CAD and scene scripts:
▼▼▼

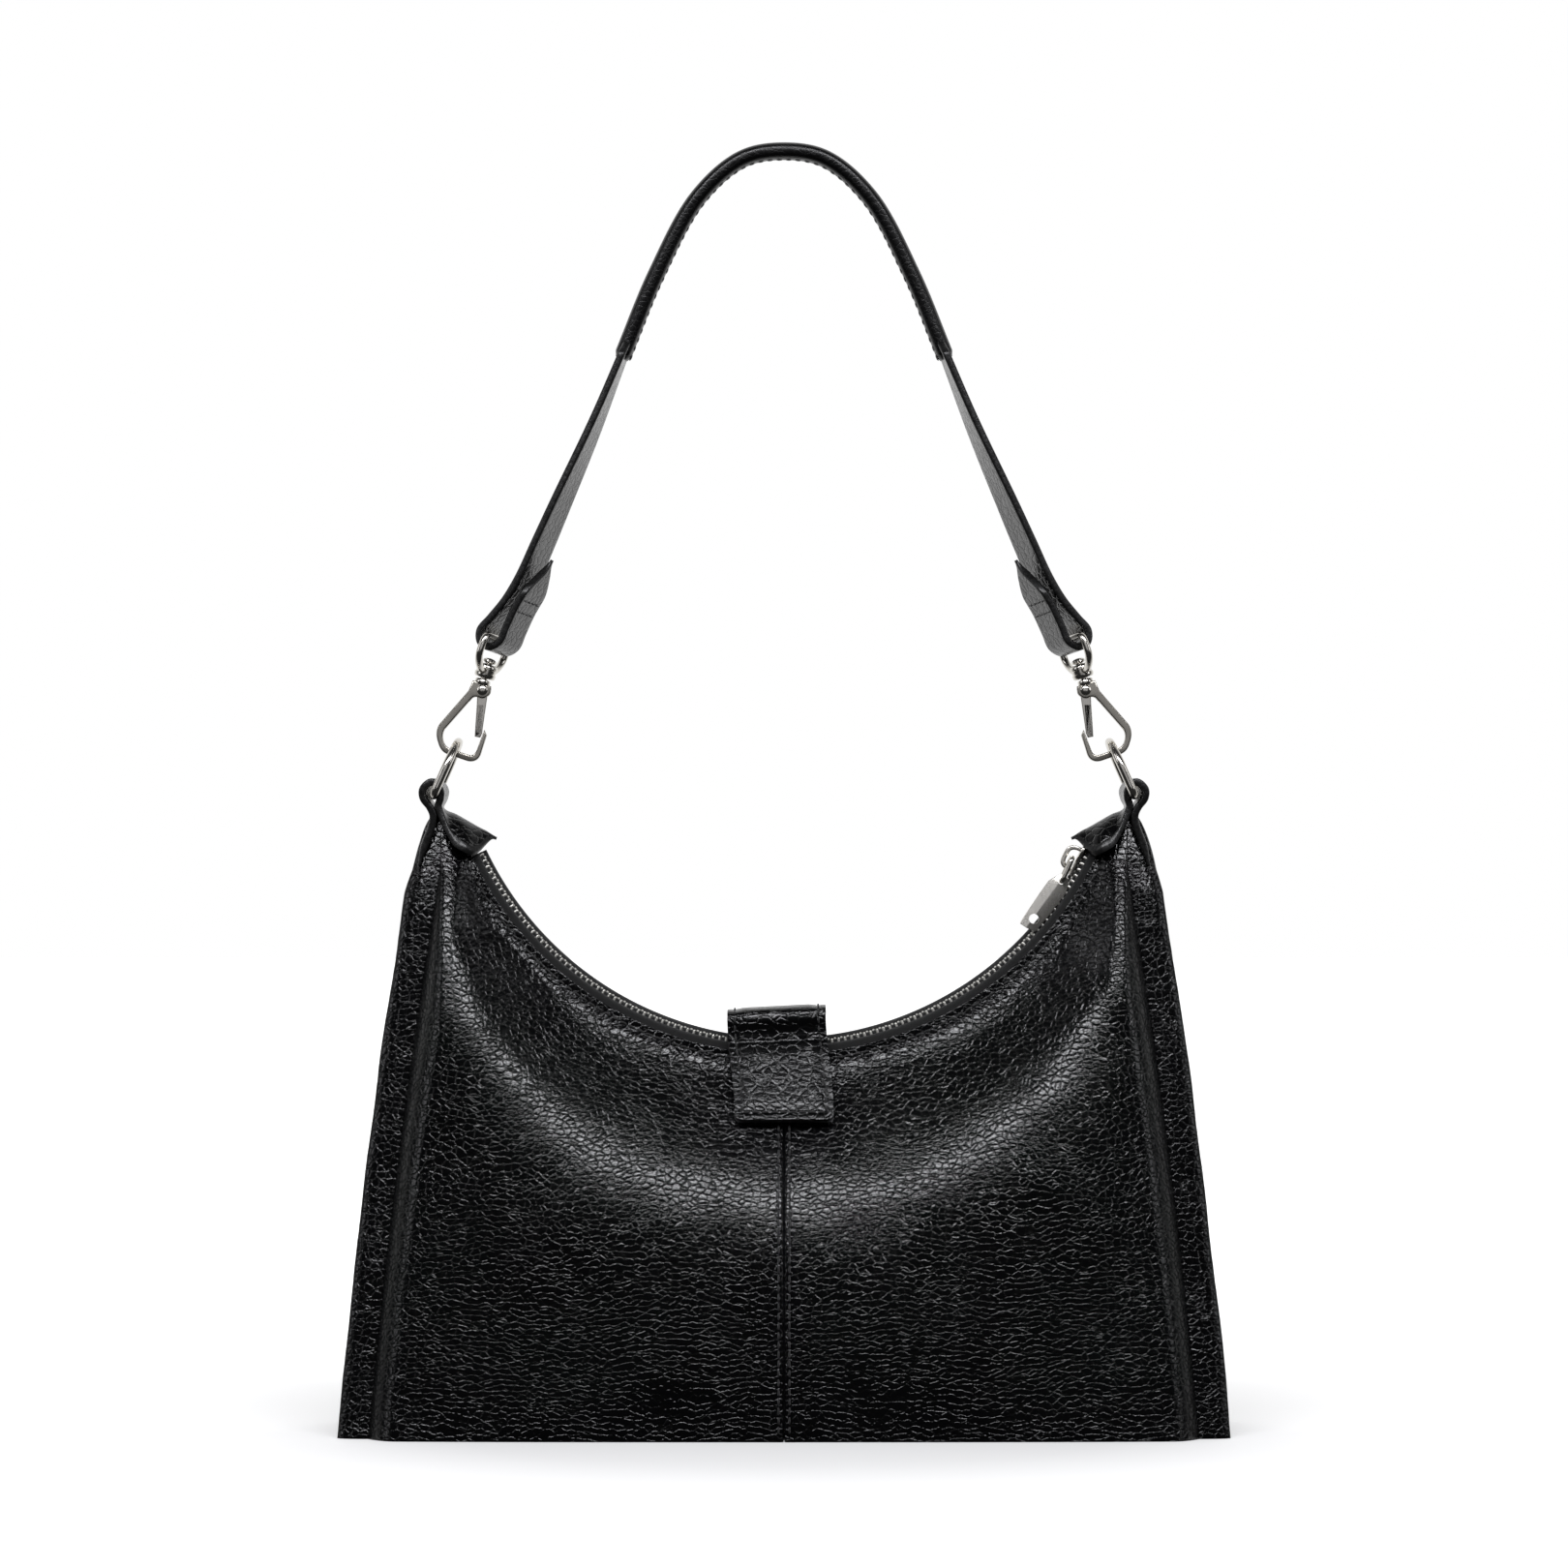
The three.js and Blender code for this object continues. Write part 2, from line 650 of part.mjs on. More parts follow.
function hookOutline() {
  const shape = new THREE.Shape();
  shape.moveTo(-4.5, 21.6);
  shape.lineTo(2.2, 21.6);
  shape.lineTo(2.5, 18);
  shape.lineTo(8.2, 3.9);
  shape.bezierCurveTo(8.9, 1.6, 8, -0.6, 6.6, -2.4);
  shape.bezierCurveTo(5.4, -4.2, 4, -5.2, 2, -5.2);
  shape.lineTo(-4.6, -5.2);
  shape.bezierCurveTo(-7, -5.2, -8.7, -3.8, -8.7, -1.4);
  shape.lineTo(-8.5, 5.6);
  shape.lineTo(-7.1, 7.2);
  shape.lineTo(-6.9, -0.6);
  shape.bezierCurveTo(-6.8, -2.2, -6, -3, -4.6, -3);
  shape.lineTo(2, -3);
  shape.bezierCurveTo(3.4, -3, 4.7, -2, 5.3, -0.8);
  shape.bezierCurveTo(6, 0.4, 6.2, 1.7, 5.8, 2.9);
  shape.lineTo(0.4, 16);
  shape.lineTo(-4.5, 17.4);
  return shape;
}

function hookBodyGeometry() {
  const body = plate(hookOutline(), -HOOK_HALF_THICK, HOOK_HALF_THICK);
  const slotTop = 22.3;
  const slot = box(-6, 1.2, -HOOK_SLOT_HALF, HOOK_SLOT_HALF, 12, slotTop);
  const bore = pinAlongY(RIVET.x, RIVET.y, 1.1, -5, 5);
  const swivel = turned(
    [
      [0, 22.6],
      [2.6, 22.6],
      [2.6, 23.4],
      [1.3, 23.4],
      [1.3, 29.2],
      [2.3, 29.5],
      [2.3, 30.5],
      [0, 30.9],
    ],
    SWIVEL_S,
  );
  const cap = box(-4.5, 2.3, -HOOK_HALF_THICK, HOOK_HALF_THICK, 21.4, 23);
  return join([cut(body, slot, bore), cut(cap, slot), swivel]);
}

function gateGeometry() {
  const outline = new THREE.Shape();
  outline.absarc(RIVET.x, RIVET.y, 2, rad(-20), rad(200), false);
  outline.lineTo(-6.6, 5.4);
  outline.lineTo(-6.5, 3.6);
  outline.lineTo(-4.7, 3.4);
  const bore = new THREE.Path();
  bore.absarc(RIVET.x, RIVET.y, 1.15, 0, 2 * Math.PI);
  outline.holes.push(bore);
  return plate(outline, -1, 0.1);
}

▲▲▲
▼▼▼

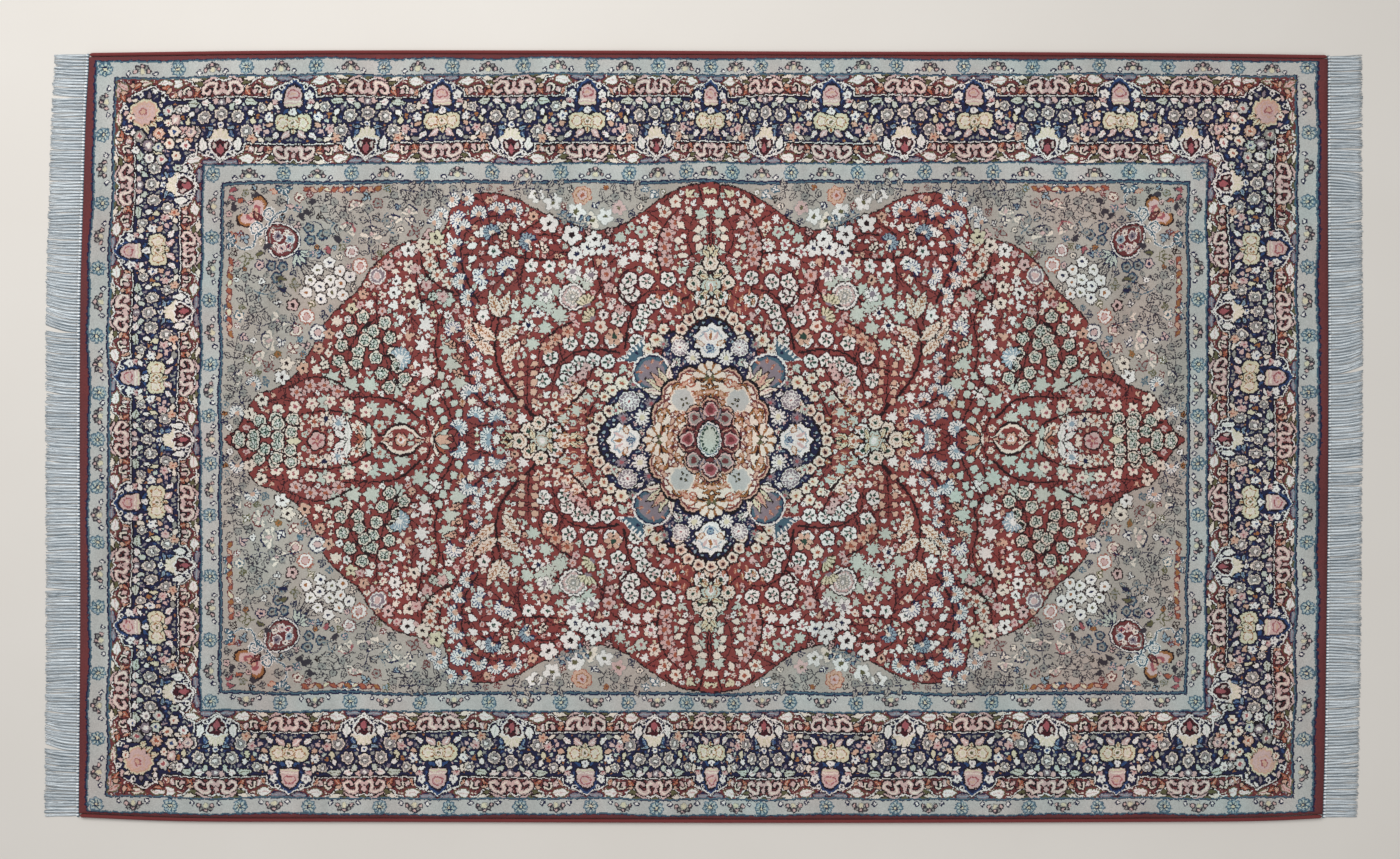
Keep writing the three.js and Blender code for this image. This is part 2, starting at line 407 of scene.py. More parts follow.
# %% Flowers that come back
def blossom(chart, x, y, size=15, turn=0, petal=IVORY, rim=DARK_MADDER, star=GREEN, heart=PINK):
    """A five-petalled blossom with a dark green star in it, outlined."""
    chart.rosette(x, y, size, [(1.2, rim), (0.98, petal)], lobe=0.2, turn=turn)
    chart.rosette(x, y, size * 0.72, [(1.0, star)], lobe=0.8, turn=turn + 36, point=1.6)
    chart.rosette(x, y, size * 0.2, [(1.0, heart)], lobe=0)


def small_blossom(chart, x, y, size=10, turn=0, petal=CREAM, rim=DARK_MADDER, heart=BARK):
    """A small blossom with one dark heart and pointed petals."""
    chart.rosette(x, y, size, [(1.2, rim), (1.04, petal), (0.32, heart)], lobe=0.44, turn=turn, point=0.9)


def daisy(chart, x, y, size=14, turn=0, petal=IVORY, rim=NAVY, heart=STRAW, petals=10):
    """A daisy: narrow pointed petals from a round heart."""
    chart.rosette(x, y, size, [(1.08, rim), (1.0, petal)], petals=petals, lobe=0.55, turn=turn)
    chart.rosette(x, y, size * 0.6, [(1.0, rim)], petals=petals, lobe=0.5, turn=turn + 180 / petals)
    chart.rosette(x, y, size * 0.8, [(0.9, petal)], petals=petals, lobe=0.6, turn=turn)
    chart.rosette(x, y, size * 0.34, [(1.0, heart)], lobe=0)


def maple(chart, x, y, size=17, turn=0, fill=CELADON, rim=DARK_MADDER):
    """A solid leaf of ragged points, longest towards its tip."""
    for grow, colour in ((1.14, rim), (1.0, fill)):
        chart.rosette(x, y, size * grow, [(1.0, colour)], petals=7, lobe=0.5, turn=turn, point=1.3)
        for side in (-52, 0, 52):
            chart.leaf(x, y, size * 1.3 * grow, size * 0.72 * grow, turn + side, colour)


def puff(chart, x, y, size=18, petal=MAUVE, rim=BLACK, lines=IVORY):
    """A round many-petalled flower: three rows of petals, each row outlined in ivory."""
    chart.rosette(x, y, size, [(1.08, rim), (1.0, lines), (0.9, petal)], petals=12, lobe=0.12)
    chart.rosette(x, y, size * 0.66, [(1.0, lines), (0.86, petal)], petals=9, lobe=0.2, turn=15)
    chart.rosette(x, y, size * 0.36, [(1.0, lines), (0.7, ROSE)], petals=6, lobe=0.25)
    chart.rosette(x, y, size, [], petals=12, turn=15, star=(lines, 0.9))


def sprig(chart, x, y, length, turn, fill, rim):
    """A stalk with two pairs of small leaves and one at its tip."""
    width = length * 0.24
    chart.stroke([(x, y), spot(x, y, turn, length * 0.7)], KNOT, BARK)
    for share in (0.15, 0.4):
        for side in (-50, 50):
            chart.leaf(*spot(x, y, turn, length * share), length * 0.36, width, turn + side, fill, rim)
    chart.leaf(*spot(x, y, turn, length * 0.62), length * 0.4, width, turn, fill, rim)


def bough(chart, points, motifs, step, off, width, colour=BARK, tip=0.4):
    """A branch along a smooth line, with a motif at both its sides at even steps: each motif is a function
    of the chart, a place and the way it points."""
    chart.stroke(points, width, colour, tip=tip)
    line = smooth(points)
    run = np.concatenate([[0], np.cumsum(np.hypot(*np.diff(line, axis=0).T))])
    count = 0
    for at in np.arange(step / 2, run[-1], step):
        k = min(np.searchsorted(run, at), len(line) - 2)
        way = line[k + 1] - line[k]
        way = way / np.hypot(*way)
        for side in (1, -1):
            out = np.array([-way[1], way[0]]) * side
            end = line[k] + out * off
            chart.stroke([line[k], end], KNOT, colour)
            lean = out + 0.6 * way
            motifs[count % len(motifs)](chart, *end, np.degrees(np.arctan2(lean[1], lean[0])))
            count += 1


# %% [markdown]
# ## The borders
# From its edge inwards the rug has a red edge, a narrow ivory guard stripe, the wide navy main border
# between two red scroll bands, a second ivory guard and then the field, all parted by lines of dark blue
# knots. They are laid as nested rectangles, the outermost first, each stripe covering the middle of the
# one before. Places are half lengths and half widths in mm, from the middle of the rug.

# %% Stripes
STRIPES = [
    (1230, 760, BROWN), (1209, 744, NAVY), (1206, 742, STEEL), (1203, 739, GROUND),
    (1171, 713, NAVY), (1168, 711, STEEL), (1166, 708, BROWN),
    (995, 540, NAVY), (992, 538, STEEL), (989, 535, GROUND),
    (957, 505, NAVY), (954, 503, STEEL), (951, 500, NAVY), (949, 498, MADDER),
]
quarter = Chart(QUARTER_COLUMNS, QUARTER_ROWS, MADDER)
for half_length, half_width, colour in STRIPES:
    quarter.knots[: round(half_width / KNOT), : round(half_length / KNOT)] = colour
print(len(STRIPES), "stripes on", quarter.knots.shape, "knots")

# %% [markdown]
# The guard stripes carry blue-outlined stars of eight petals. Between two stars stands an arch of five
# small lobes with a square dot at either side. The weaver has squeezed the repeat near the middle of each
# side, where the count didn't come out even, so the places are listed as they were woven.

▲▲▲

TASK DIRECTIONS: Beginning with the line that contains "Keep writing the" and ending with the line that contains "lobe=0.44, turn=turn, point=0.9)", repeat exactly those lines and no others.

RESPONSE FOR THIS EXERCISE:
Keep writing the three.js and Blender code for this image. This is part 2, starting at line 407 of scene.py. More parts follow.
# %% Flowers that come back
def blossom(chart, x, y, size=15, turn=0, petal=IVORY, rim=DARK_MADDER, star=GREEN, heart=PINK):
    """A five-petalled blossom with a dark green star in it, outlined."""
    chart.rosette(x, y, size, [(1.2, rim), (0.98, petal)], lobe=0.2, turn=turn)
    chart.rosette(x, y, size * 0.72, [(1.0, star)], lobe=0.8, turn=turn + 36, point=1.6)
    chart.rosette(x, y, size * 0.2, [(1.0, heart)], lobe=0)


def small_blossom(chart, x, y, size=10, turn=0, petal=CREAM, rim=DARK_MADDER, heart=BARK):
    """A small blossom with one dark heart and pointed petals."""
    chart.rosette(x, y, size, [(1.2, rim), (1.04, petal), (0.32, heart)], lobe=0.44, turn=turn, point=0.9)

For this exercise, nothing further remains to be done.